Step 2: Prepare documentation

Basic KYC documents are needed, including Aadhaar, land ownership proofs, cultivation records, bank account details, and a mobile number. These form the foundation for participation and future payments.

Step 3: Select activities for carbon credits

Farmers choose from activities that improve carbon capture, including:

  • Agroforestry and tree plantations: mango, timber, fruit trees on fields, bunds, or boundaries.
  • Soil improvement practices: reduced tillage, organic fertilisers, and other regenerative techniques.
  • Methane reduction practices: water management in paddy fields, direct-seeded rice, and other low-emission methods.

“The key is that these activities must create measurable carbon reductions compared to current practices,” Arora emphasises. “This is about changing farming practices in a way that benefits both the farmer and the environment.”

Step 4: Develop a project plan

Aggregators prepare a comprehensive project plan detailing:

  • Participating farmers and plots
  • Activity design (tree spacing, crop protocols, survival plans)
  • Monitoring and documentation strategies (photos, geotagging, satellite monitoring)
  • Benefit-sharing agreements and contracts

Step 5: Register the project

Projects are officially registered under the Indian Carbon Market (ICM) and Carbon Credit Trading Scheme (CCTS). Registration confirms farmers’ activities are recognised and verified, forming the basis for issuing carbon credit certificates.

Budget 2026 carbon credits for farmers
The programme integrates farmers into India’s carbon market through a structured, step-by-step process. Photograph: (The Better India)

Step 6: Record baseline

Before any credits can be claimed, the baseline is recorded. For soil projects, this involves soil tests and documenting current farming practices. For tree projects, land status, plantation plans, and maps are documented.

“Farmers must first record the baseline, like what is on the land today. Only by measuring the ‘before’ can we calculate the carbon captured ‘after’,” says Arora.

Step 7: Implement the project

Farmers carry out the registered activities, including planting trees, following improved farming practices, reducing tillage, and avoiding stubble burning. Correct implementation is important to generate real carbon credits.

Step 8: Monitor and maintain evidence

Evidence such as plantation dates, tree counts, photographs with geotags, and input usage records (fertiliser, irrigation, diesel) must be maintained. Some projects also use remote monitoring to track tree cover and growth.

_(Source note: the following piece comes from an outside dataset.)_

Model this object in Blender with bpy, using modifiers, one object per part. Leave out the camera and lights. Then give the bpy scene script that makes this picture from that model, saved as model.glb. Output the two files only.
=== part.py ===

Step 9: Third-party verification

Accredited Carbon Verification Agencies (ACVAs) audit the project to confirm carbon benefits are real and measured correctly. This verification step guarantees credibility before credits are issued.

Step 10: Issuance of carbon credit certificates

Once verified, Triple C certificates are issued and recorded in the Indian Carbon Market (ICM) registry. These certificates represent the farmer’s earned carbon credits and are ready for trading.

Step 11: Trading and payment

Credits can be sold on electronic trading platforms regulated by the Central Electricity Regulatory Commission (CERC). Farmers receive payments either directly or through aggregators who manage proceeds.

Budget 2026 carbon credits for farmers
Farmers must become part of a project run by an FPO, cooperative, or aggregator. Photograph: (Earth5R)

A win-win for farmers and the planet

For Arora, the programme is not just an income opportunity; it is a pathway to a healthier environment.

“Both industries and farmers benefit. Pollution is rising, AQIs are worsening, and this initiative will improve air, soil, and water for current and future generations,” he says.

By participating, farmers supplement their income while contributing to India’s climate goals. Arora and his Carbon Protection Force continue to provide guidance across the country. “Our goal is to help farmers store more carbon, generate credits, and benefit economically while supporting a cleaner environment,” he adds.

With official trading platforms expected to be active by mid-2026, India’s carbon credit market promises to change farmland into a valuable asset, benefiting both livelihoods and the planet.